David Porter, who oversees the U.S. Economic Development Administration’s work in Oregon and parts of Washington, gave some advice on how to help companies get even small amounts of funding. The EDA is an arm of the U.S. Department of Commerce.
Porter told the group that companies need to be able to answer a simple question: “What’s the problem you’re trying to solve with this investment?” That’s what anyone—public or private—wants to know before putting in money.
State initiatives basically fall into several models, Mason said. The first involves a significant investment from the state, and is exemplified by places like New York, which has poured money into the now hugely successful private-public-academic partnership centered around Albany, where President Obama visited this week.
The second model involves state control as well as money; Oklahoma and North Carolina’s nano initiatives are organized that way (Mason’s organization gets state funding and is coordinated by the state Chamber of Commerce; click here to read an Independent story about it).
A third type is a project with a single goal, like the Nanotechnology Foundation of Texas, which accomplished its mission and shut its doors.
The fourth model, Mason said, is basically a bottom-up, business association setup. Colorado’s didn’t work, while Arizona’s has struggled to get off the ground.
So, what do these efforts need to get better? Mason suggested federal matching funding, but also said the groups need to spend more time talking to one another—and learning from those conversations.

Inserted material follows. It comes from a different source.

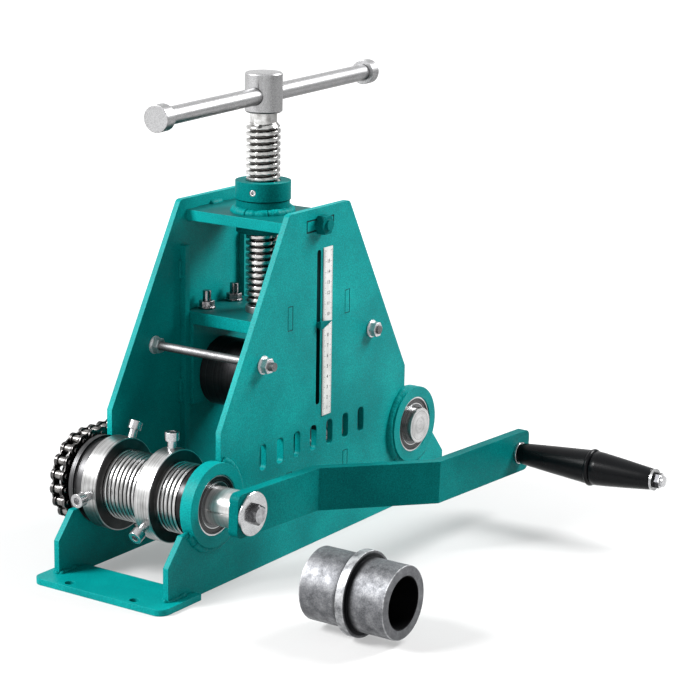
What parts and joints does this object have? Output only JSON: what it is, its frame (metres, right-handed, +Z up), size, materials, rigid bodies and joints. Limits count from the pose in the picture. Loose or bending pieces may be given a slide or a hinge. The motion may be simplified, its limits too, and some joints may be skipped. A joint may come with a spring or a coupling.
{
  "type": "profile bending machine",
  "caption": "Hand-cranked three-roller bender: chain-driven lower rollers with guide collars, and a centre roller pressed down by a screw between two trapezoid side plates.",
  "frame": {"origin": "centre of the four base holes, on the underside of the base plates", "axes": "+X from the front shaft with the crank to the rear shaft, +Y from the crank side to the chain side, +Z up"},
  "size_m": [0.49, 0.4222, 0.4395],
  "materials": {
    "teal_paint": "satin",
    "bright_steel": "machined",
    "dark_steel": "oiled, dark",
    "zinc_dark": "dark zinc",
    "black_plastic": "gloss",
    "white_scale": "printed scale",
    "oiled_steel": "mottled grey"
  },
  "bodies": {
    "frame": {"side_plate_near": "teal_paint", "side_plate_far": "teal_paint", "base_plate_front": "teal_paint", "base_plate_rear": "teal_paint", "top_plate": "teal_paint", "lift_nut": "teal_paint", "nut_ring": "teal_paint", "nut_ring_screw": "bright_steel", "top_stud_nuts": "teal_paint", "guide_strips": "teal_paint", "tie_rods": "bright_steel", "tie_rod_nuts": "bright_steel", "ruler": "white_scale", "ring_near_front": "teal_paint", "ring_near_rear": "teal_paint", "housing_far_front": "dark_steel", "housing_far_rear": "dark_steel", "bearings_near": "bright_steel", "bearings_far": "bright_steel", "chain_upper_run": "dark_steel", "chain_lower_run": "dark_steel", "chain_front_wrap": "dark_steel", "chain_rear_wrap": "dark_steel"},
    "front_shaft_set": {"front_shaft": "bright_steel", "front_sleeve": "bright_steel", "front_sprocket": "dark_steel", "crank_arm": "teal_paint", "crank_bolt": "bright_steel", "handle_spindle": "bright_steel", "handle_ferrule": "bright_steel"},
    "grip": {"handle_grip": "black_plastic"},
    "front_inner_collar": {"front_collar_inner": "bright_steel", "front_collar_inner_screws": "bright_steel"},
    "front_outer_collar": {"front_collar_outer": "bright_steel", "front_collar_outer_screws": "bright_steel"},
    "rear_shaft_set": {"rear_shaft": "bright_steel", "rear_sleeve": "bright_steel", "rear_sprocket": "dark_steel"},
    "rear_inner_collar": {"rear_collar_inner": "bright_steel", "rear_collar_inner_screws": "bright_steel"},
    "rear_outer_collar": {"rear_collar_outer": "bright_steel", "rear_collar_outer_screws": "bright_steel"},
    "carriage": {"carriage_top": "teal_paint", "carriage_cheek_near": "teal_paint", "carriage_cheek_far": "teal_paint", "carriage_studs": "zinc_dark", "carriage_nuts": "zinc_dark", "pointer": "teal_paint", "roller_axle": "bright_steel", "thrust_bush": "bright_steel"},
    "centre_roller": {"centre_roller": "dark_steel"},
    "screw": {"lift_screw": "bright_steel", "screw_hub": "bright_steel", "screw_keeper": "bright_steel"},
    "bar": {"turning_bar": "bright_steel", "bar_caps": "bright_steel"},
    "spare": {"spare_roller": "oiled_steel"}
  },
  "joints": [
    {"name": "front_shaft_turn", "type": "hinge", "parent": "frame", "child": "front_shaft_set", "pos_m": [-0.16193, 0, 0.0792], "axis": [0, 1, 0], "continuous": true},
    {"name": "handle_spin", "type": "hinge", "parent": "front_shaft_set", "child": "grip", "pos_m": [0.18225, -0.25, 0.06417], "axis": [0, 1, 0], "continuous": true},
    {"name": "front_inner_collar_slide", "type": "slide", "parent": "front_shaft_set", "child": "front_inner_collar", "axis": [0, 1, 0], "range_m": [-0.018, 0.018]},
    {"name": "front_outer_collar_slide", "type": "slide", "parent": "front_shaft_set", "child": "front_outer_collar", "axis": [0, 1, 0], "range_m": [-0.018, 0]},
    {"name": "rear_shaft_turn", "type": "hinge", "parent": "frame", "child": "rear_shaft_set", "pos_m": [0.16193, 0, 0.0792], "axis": [0, 1, 0], "continuous": true},
    {"name": "rear_inner_collar_slide", "type": "slide", "parent": "rear_shaft_set", "child": "rear_inner_collar", "axis": [0, 1, 0], "range_m": [-0.018, 0.018]},
    {"name": "rear_outer_collar_slide", "type": "slide", "parent": "rear_shaft_set", "child": "rear_outer_collar", "axis": [0, 1, 0], "range_m": [-0.018, 0]},
    {"name": "carriage_slide", "type": "slide", "parent": "frame", "child": "carriage", "axis": [0, 0, 1], "range_m": [-0.06, 0.062]},
    {"name": "centre_roller_spin", "type": "hinge", "parent": "carriage", "child": "centre_roller", "pos_m": [0, 0, 0.1502], "axis": [0, 1, 0], "continuous": true},
    {"name": "screw_turn", "type": "hinge", "parent": "carriage", "child": "screw", "pos_m": [0, 0, 0.35], "axis": [0, 0, 1], "range_deg": [-3590, 3710]},
    {"name": "bar_slide", "type": "slide", "parent": "screw", "child": "bar", "axis": [0.9936, 0.1132, 0], "range_m": [-0.178, 0.152]},
    {"name": "spare_roller_lift", "type": "slide", "parent": "frame", "child": "spare", "axis": [0, 0, 1], "range_m": [0, 0.15]}
  ],
  "couplings": [
    {"joint": "rear_shaft_turn", "follows": "front_shaft_turn", "ratio": 1},
    {"joint": "carriage_slide", "follows": "screw_turn", "m_per_rad": 0.00095493}
  ]
}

Part of the problem has been the difficulties of making laboratory stars into viable products, and companies. Vincent Caprio, pictured, head of the NanoBusiness Commercialization Association, said the nascent industry has suffered through a “perfect storm” over the past dozen years: Two recessions and a dramatic shift in the flow of venture capital dollars, the lifeblood of startup companies.
It’s turned out that developing nano-based innovations takes a lot longer than hatching the latest iPhone app—and investors don’t want to sign up when a return might take a decade or longer. That’s made it harder for nano companies to turn technology into dollars—and manufacturing jobs.

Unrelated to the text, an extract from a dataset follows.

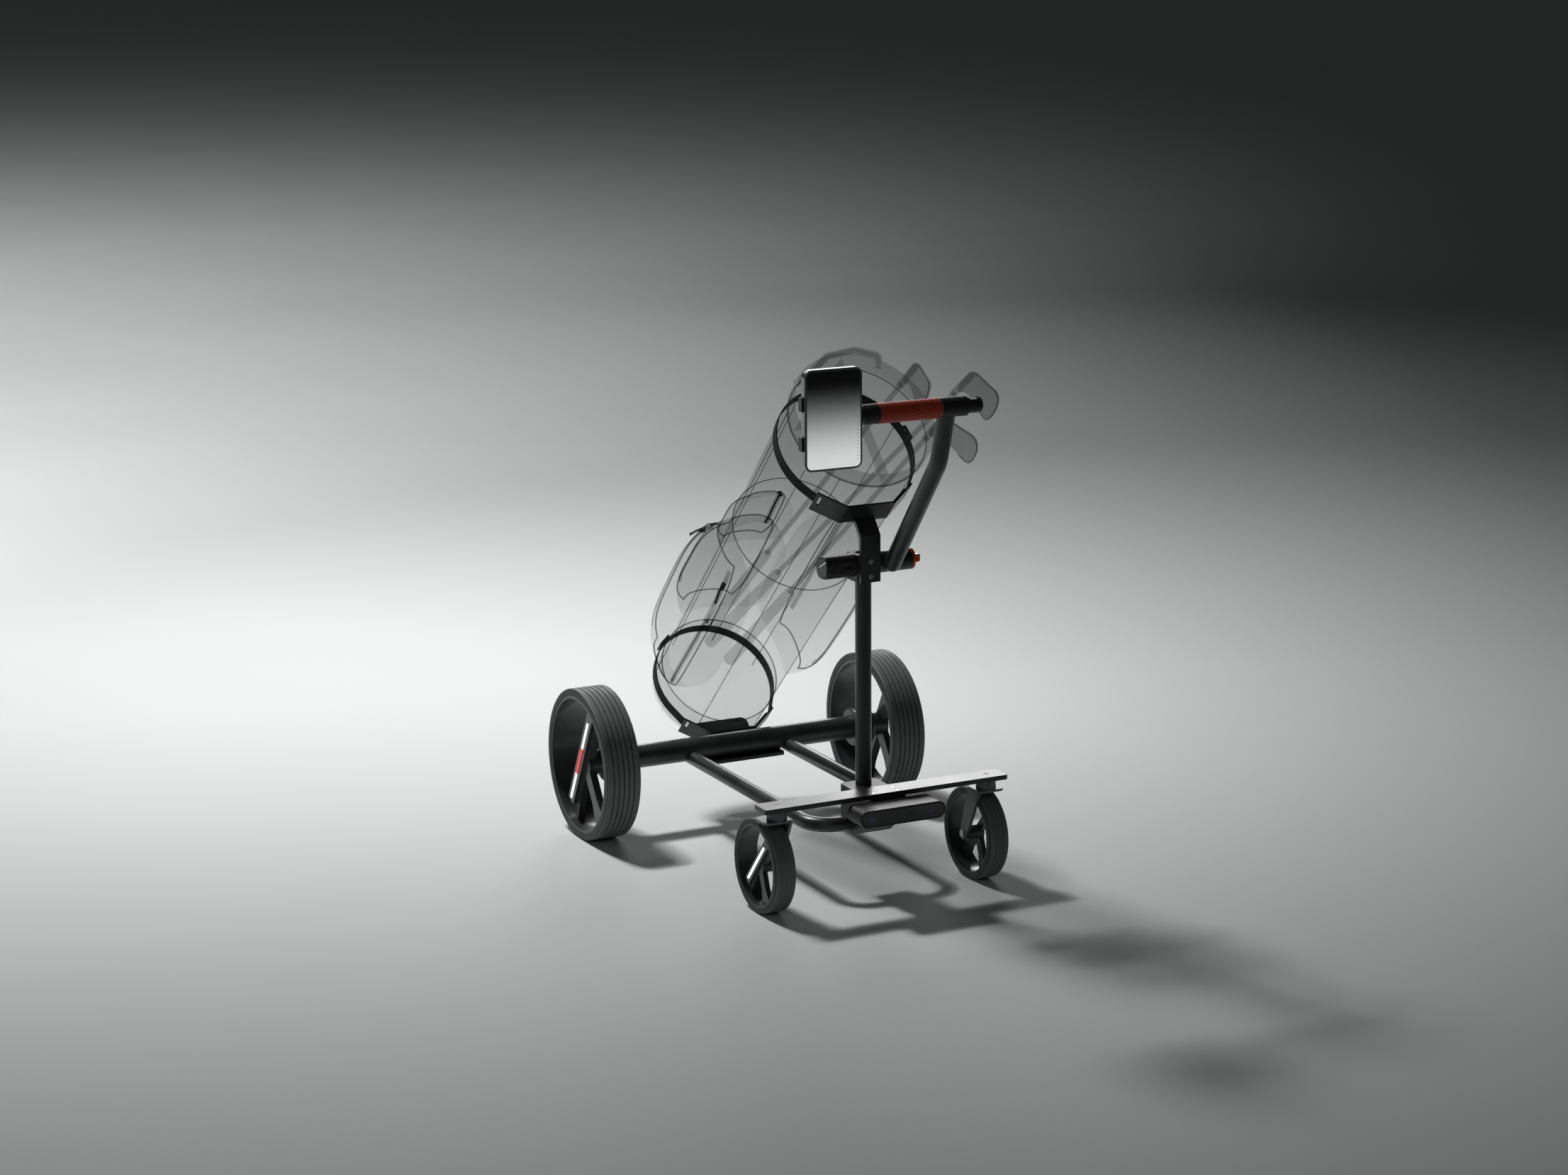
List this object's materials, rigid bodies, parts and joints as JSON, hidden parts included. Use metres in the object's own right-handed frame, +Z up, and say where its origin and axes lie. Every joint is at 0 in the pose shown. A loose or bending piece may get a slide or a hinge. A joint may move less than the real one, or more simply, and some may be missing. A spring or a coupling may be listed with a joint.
{
  "type": "golf push cart with bag",
  "caption": "Four-wheeled push cart with swivelling front casters, folding handle with display and red grip, carrying a strapped leaning golf bag with irons.",
  "frame": {"origin": "on the ground, under the middle of the overall box", "axes": "+X to the cart's right along the big wheels' axle (seen from the handle end), +Y from the handle end to the big wheels, +Z up"},
  "size_m": [0.673, 0.9856, 0.994],
  "materials": {
    "graphite_frame": "satin",
    "black_plastic": "matte",
    "gloss_window": "gloss",
    "lens": "gloss",
    "steel": "brushed",
    "tyre": "matte",
    "rim_plastic": "satin",
    "lamp": "gloss",
    "motor_shell": "satin",
    "pad_foam": "matte",
    "webbing": "woven",
    "red_grip": "textured",
    "red_plastic": "satin",
    "screen_glass": "gloss",
    "case_metal": "satin",
    "smoke_shell": "translucent",
    "smoke_fabric": "translucent",
    "club_smoke": "satin"
  },
  "bodies": {
    "frame": {"axle_tube": "graphite_frame", "base_tube": "graphite_frame", "axle_saddle": "graphite_frame", "upright_tube": "graphite_frame", "cross_bar": "graphite_frame", "front_hub_housing": "black_plastic", "sensor_body": "black_plastic", "sensor_window": "gloss_window", "sensor_lenses": "lens", "hub_motors": "motor_shell", "wheel_spindles": "steel", "lower_cradle": "graphite_frame", "lower_cradle_pads": "pad_foam", "bag_foot_stop": "black_plastic", "lower_strap": "webbing", "lower_strap_buckle": "black_plastic", "upright_clamp": "black_plastic", "cradle_stem": "graphite_frame", "upper_cradle": "graphite_frame", "upper_cradle_pads": "pad_foam", "upper_strap": "webbing", "upper_strap_buckle": "black_plastic", "frame_screws": "steel", "control_box": "black_plastic", "hinge_shaft": "steel", "bag_base_cup": "smoke_shell", "bag_tube": "smoke_fabric", "bag_top_collar": "smoke_shell", "bag_left_pocket": "smoke_fabric", "bag_right_pocket": "smoke_fabric", "bag_front_pockets": "smoke_fabric"},
    "left_wheel": {"left_tyre": "tyre", "left_wheel_rim": "rim_plastic", "left_wheel_lamp": "lamp"},
    "left_caster_swivel": {"left_caster_fork": "graphite_frame", "left_caster_bolt": "steel"},
    "left_caster_wheel": {"left_caster_rim": "rim_plastic", "left_caster_tyre": "tyre"},
    "right_wheel": {"right_tyre": "tyre", "right_wheel_rim": "rim_plastic", "right_wheel_lamp": "lamp"},
    "right_caster_swivel": {"right_caster_fork": "graphite_frame", "right_caster_bolt": "steel"},
    "right_caster_wheel": {"right_caster_rim": "rim_plastic", "right_caster_tyre": "tyre"},
    "handle": {"hinge_sleeve": "graphite_frame", "handle_tube": "graphite_frame", "grip_bar": "graphite_frame", "handle_grip": "red_grip", "grip_collars": "black_plastic"},
    "thumb_dial": {"thumb_control": "black_plastic"},
    "display": {"display_case": "case_metal", "display_glass": "screen_glass", "display_clips": "black_plastic", "display_bracket": "black_plastic"},
    "lock_lever": {"lock_lever": "red_plastic"},
    "control_button": {"control_button": "black_plastic"},
    "iron_short": {"iron_short": "club_smoke"},
    "iron_middle": {"iron_middle": "club_smoke"},
    "iron_long": {"iron_long": "club_smoke"}
  },
  "joints": [
    {"name": "left_wheel_spin", "type": "hinge", "parent": "frame", "child": "left_wheel", "pos_m": [-0.302, 0.28283, 0.145], "axis": [1, 0, 0], "continuous": true},
    {"name": "left_caster_turn", "type": "hinge", "parent": "frame", "child": "left_caster_swivel", "pos_m": [-0.21, -0.31377, 0.19], "axis": [0, 0, 1], "continuous": true},
    {"name": "left_caster_spin", "type": "hinge", "parent": "left_caster_swivel", "child": "left_caster_wheel", "pos_m": [-0.214, -0.27277, 0.0854], "axis": [1, 0, 0], "continuous": true},
    {"name": "right_wheel_spin", "type": "hinge", "parent": "frame", "child": "right_wheel", "pos_m": [0.302, 0.28283, 0.145], "axis": [1, 0, 0], "continuous": true},
    {"name": "right_caster_turn", "type": "hinge", "parent": "frame", "child": "right_caster_swivel", "pos_m": [0.21, -0.31377, 0.19], "axis": [0, 0, 1], "continuous": true},
    {"name": "right_caster_spin", "type": "hinge", "parent": "right_caster_swivel", "child": "right_caster_wheel", "pos_m": [0.214, -0.27277, 0.0854], "axis": [1, 0, 0], "continuous": true},
    {"name": "handle_fold", "type": "hinge", "parent": "frame", "child": "handle", "pos_m": [0.0563, -0.24077, 0.6], "axis": [1, 0, 0], "range_deg": [0, 118]},
    {"name": "display_tilt", "type": "hinge", "parent": "handle", "child": "display", "pos_m": [-0.144, -0.46077, 0.907], "axis": [1, 0, 0], "range_deg": [-20, 20]},
    {"name": "thumb_dial_turn", "type": "hinge", "parent": "handle", "child": "thumb_dial", "pos_m": [0.09, -0.46077, 0.907], "axis": [1, 0, 0], "range_deg": [-60, 60]},
    {"name": "lock_lever_turn", "type": "hinge", "parent": "frame", "child": "lock_lever", "pos_m": [0.093, -0.24077, 0.6], "axis": [1, 0, 0], "range_deg": [0, 90]},
    {"name": "control_button_press", "type": "slide", "parent": "frame", "child": "control_button", "axis": [0, 1, 0], "range_m": [0, 0.0015], "stiffness_N_per_m": 600},
    {"name": "iron_short_draw", "type": "slide", "parent": "frame", "child": "iron_short", "axis": [0.1287, -0.7485, 0.6506], "range_m": [0, 0.9]},
    {"name": "iron_middle_draw", "type": "slide", "parent": "frame", "child": "iron_middle", "axis": [0.0994, -0.7445, 0.6602], "range_m": [0, 0.9]},
    {"name": "iron_long_draw", "type": "slide", "parent": "frame", "child": "iron_long", "axis": [0.1958, -0.7401, 0.6433], "range_m": [0, 0.85]}
  ]
}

Then there’s the other side of the coin: Creating a workforce that can serve these companies as they break into production. Skip Rung, who heads the Oregon Nanoscience and Microtechnologies Institute, said new efforts need to push the idea of creating a “high-tech extension” at the university level. The idea is to replicate what land-grant schools once did with agricultural extension, he said, teaching students how to handle today’s jobs.

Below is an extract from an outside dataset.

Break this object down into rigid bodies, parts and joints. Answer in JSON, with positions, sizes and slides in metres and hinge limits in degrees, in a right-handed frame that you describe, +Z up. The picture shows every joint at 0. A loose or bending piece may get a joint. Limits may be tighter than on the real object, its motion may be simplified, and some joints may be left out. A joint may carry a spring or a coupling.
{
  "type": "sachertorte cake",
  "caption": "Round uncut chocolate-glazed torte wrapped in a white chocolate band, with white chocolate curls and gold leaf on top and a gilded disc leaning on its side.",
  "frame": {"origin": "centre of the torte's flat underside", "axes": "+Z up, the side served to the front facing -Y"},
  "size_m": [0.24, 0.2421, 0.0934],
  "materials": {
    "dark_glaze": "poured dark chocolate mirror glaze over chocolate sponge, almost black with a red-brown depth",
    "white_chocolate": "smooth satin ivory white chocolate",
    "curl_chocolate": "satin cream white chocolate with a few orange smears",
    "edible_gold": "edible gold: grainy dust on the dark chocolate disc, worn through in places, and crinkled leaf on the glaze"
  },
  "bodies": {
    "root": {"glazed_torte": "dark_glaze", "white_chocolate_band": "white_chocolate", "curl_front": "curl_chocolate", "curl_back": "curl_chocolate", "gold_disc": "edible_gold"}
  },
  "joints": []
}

“What we really need is a mindset shift, from technology push to marketing pull,” Rung said. “Don’t make the mistake of thinking that the venture capitalists’ objective is to create jobs.”
Kevin Conley, who oversees a program at Forsyth Tech Community College in Winston-Salem, N.C., that teaches students about nanotechnology and gives them hands-on training, told the group about his efforts.
“It’s $1,250 a semester,” Caprio said. “These students are getting jobs.”
A similar program at Pennsylvania State University offers two-year degrees and a ton of resources.
Those kinds of efforts build into what Tim Harper, who heads the British consulting and market-information firm Cientifica, called the “triple helix” of government, industry and academia.
So, where does everyone go from here? Several at the meeting emphasized the need for closer ties between the federal government and more local counterparts.
Sally Tinkle, deputy director of the NNCO, said that these meetings, held once every two years, offer a chance to take the idea of coordinating national efforts on nanotechnology to a different plane.
“I’ve understood the diversity of what the state, regional and local groups are trying to do, and the breadth of that is impressive. Without meetings like this, we can’t appreciate those differences,” she said. “That’s a real value to me to this kind of workshop.”
Mason agreed, saying nothing can replace face time—at every level.
“When you can tell your story, people will understand, and will buy it,” Mason said. “The RSLs are not doing a good job of telling our story.”